You mind explaining how a hack to run homebrew code on your PS3 enabled the
entire security of the PSN to be compromised? Sony's horrendous security is at fault here, not hackers playing homebrew code.
The PSN was obviously prepared for stuff like this to happen before hence no massive issues like this yet.
It wasn't prepared to deal with hackers potentially having the end all be all code that jailbreaks the PS3.
If I have the key to your shed, that doesn't mean I can break into your house. What the hell has geohot even got to do with anything here? It's a (fucking hopefully) completely separate system. I doubt they're running the PSN accounts database on PS3's, even if they was they wouldn't be accessible by members of the public.
Are you actually thinking when you speak? You're drawing a totally false link here. =/
Are you so stupid as not to see the connection here?
PS3's couldn't be modded to gain access that they obtained without that code.
The code was obtained.
People now could mod their consoles to trick the PSN into thinking that they had as much permission as the CEO of Sony itself.
Not hard bro.
Neither are the fundamentals of computer data security bro.
You limit the data available to any one person AS MUCH AS POSSIBLE. Hacking a PS3 should give you the access to the PSN data of the people who use that PS3 AT MOST. Nothing done on someones PS3 should allow access to PSN accounts you don't have the credentials for, to get at that you would need to do something at Sony's server farms, not the PS3's in someones house (and certainly not through one PS3).
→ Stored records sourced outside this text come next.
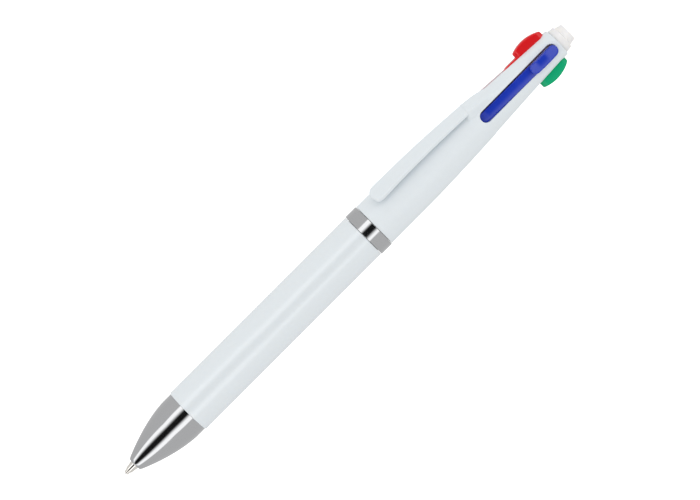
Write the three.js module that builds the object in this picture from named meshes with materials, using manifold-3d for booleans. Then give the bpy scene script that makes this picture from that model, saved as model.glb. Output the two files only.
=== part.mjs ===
// Multicolour click pen with four refills, as it lies on a table with its black refill out.
// Millimetres. Inside the pen group, x runs along the pen's axis from the writing ball at 0 to the end
// plug, and y and z are 0 on the axis. Each colour has its own side: blue +z, red +y, green -y, black -z.

import * as THREE from "three";
import { mergeVertices } from "three/addons/utils/BufferGeometryUtils.js";
import Module from "manifold-3d";

// ---------- driving dimensions ----------
const LENGTH = 147.8; // ball to end plug, with one refill out
const BARREL_R = 6.0;
const BARREL_BORE_R = 5.0;
const TRAVEL = 11; // stroke of a slider
const CLEAR = 0.3; // gap between pieces that rest on each other
const FIT = 0.1; // gap between turned pieces that fit into each other

const NOSE_FRONT = 3.2; // plane of the nose's mouth
const NOSE_END = 20.9;
const NOSE_R = 5.75;
const MOUTH_R = 1.42;
const MOUTH_RIM_R = 1.64;
const NOSE_BORE_R = 4.2;
const SPIGOT_END = 28;

const LOWER_START = 21.0;
const RING_START = 79.6;
const RING_END = 83.0;
const RING_R = 6.14;
const SEAM = 0.1; // shadow gap on each side of the ring

const TAPER_START = 93; // the upper barrel is straight up to here
const TAPER_END = 143.7;
const TAPER_END_R = 3.8;
const TAPER_END_SLOPE = -0.045;
const UPPER_END = 144.2;

const SLOT_START = 118.5;
const SLOT_END = 143.3;
const SLOT_WIDTH = 3.2;

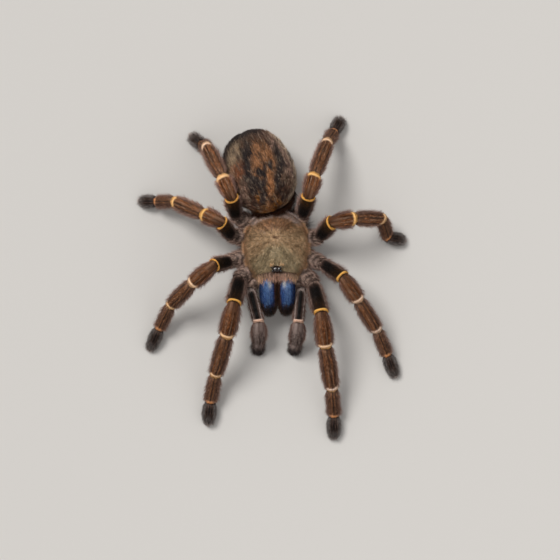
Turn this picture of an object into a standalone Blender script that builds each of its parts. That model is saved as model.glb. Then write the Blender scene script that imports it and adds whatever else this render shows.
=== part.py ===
"""A life-size, still model of a blue fang tarantula at rest on the ground.

Units are metres. The spider faces -Y, its own right side is -X, and +Z is up.
Everything is first built in the body frame, whose origin is on the floor under the
middle of the carapace, and is then moved so that the model's box stands on the origin.
"""

import math
import random

import bmesh
import bpy
from mathutils import Matrix, Vector
from mathutils.bvhtree import BVHTree

# Gap kept between two pieces that meet
GAP = 0.0003
UP = Vector((0, 0, 1))

# Carapace, seen from above as two superellipses joined at its widest line
CARAPACE_HALF_WIDTH = 0.0081
CARAPACE_WIDEST_Y = 0.0004
CARAPACE_REAR_REACH = 0.0083
CARAPACE_FRONT_REACH = 0.0095
CARAPACE_REAR_POWER = 2.2
CARAPACE_FRONT_POWER = 2.5
CLYPEUS_Y = -0.0077
CARAPACE_UNDERSIDE_Z = 0.0070
CARAPACE_MARGIN = 0.0006
CARAPACE_RISE = 0.0042
HEAD_BUMP = 0.0007
HEAD_BUMP_Y = -0.0040
HEAD_BUMP_REACH = 0.0034
FOVEA_Y = 0.0022
FOVEA_DEPTH = 0.0006
FOVEA_REACH = 0.0012
# The dome's section from its middle to its edge, and how its rings bunch at the edge
CARAPACE_DOME_POWER = 2.4
CARAPACE_EDGE_POWER = 0.6
CARAPACE_RING_POWER = 0.85

# Eye mound on the front of the carapace
EYE_MOUND_Y = -0.0058
EYE_MOUND_HALF = Vector((0.00125, 0.00095, 0.0010))
# Each pair of eyes: half spacing, place along the body, height above the carapace, radius
EYE_PAIRS = (
    (0.00042, -0.00030, 0.00078, 0.00032),
    (0.00105, -0.00050, 0.00040, 0.00030),
    (0.00100, 0.00040, 0.00045, 0.00027),
    (0.00062, 0.00042, 0.00066, 0.00020),
)

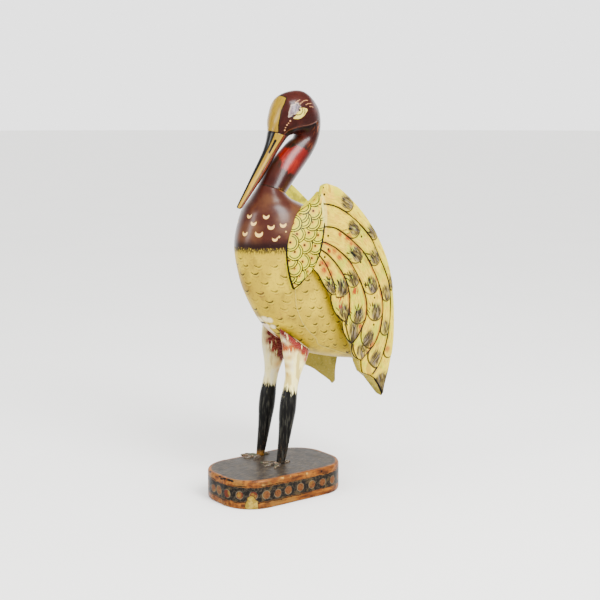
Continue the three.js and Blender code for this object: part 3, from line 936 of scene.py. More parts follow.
def head_paint(settings):
    """Shellac-like brown lacquer over paint: dark chestnut that is redder on the crown, a scarlet
    band round the neck, an ochre forehead and bill, and hand-drawn eyes.
    A pale patch on each eye is a painted highlight, and the crease under the jaw is painted
    near-black as painted shade."""
    material, tree, shader = new_paint("chestnut_lacquer_on_wood", 0.5, 0.24)
    place = add(tree, "ShaderNodeTexCoord").outputs["Object"]
    cloud = mottle(tree, place, 36)
    speck = mottle(tree, place, 330, 4)
    grain = add(tree, "ShaderNodeAttribute", attribute_name="grain").outputs["Vector"]
    brush = mottle(tree, grain, 0.35, 3, (1, 0.15, 1))
    base = laid(tree, settings.brown, [
        ("#3f140c", (cloud, 0.42, 0.7), 0.8),
        ("#421508", "crown", 0.7),
        ("#3a2410", "olive", (brush, 0.3, 0.6)),
        # Near-black under the jaw: painted shade.
        ("#090707", "painted_jaw_shade"),
        ("#5c3418", (speck, 0.64, 0.85), 0.3),
        ("#171008", "band_edge", (brush, 0.36, 0.56)),
    ])
    band = laid(tree, settings.red, [
        ("#841a06", (brush, 0.46, 0.62), 0.8),
        ("#3a0506", "band_back"),
    ])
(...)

It's the absolute basic of file permissions and access in a distributed environment.
That means this attack wouldn't have been through the Geohot given PS3 hack. Even if there was somehow 'admin' access available through a PS3, security wise they would have closed it (server side) as soon as the master key was available.
What I'm trying to get at is that for you to be right, Sony (one of the biggest companies in the world, esp. in electronics) has absolutely no idea on how to manage the bare-basics of computer security.
That can't be right. That's too damn scary to be right. I really hope you aren't right.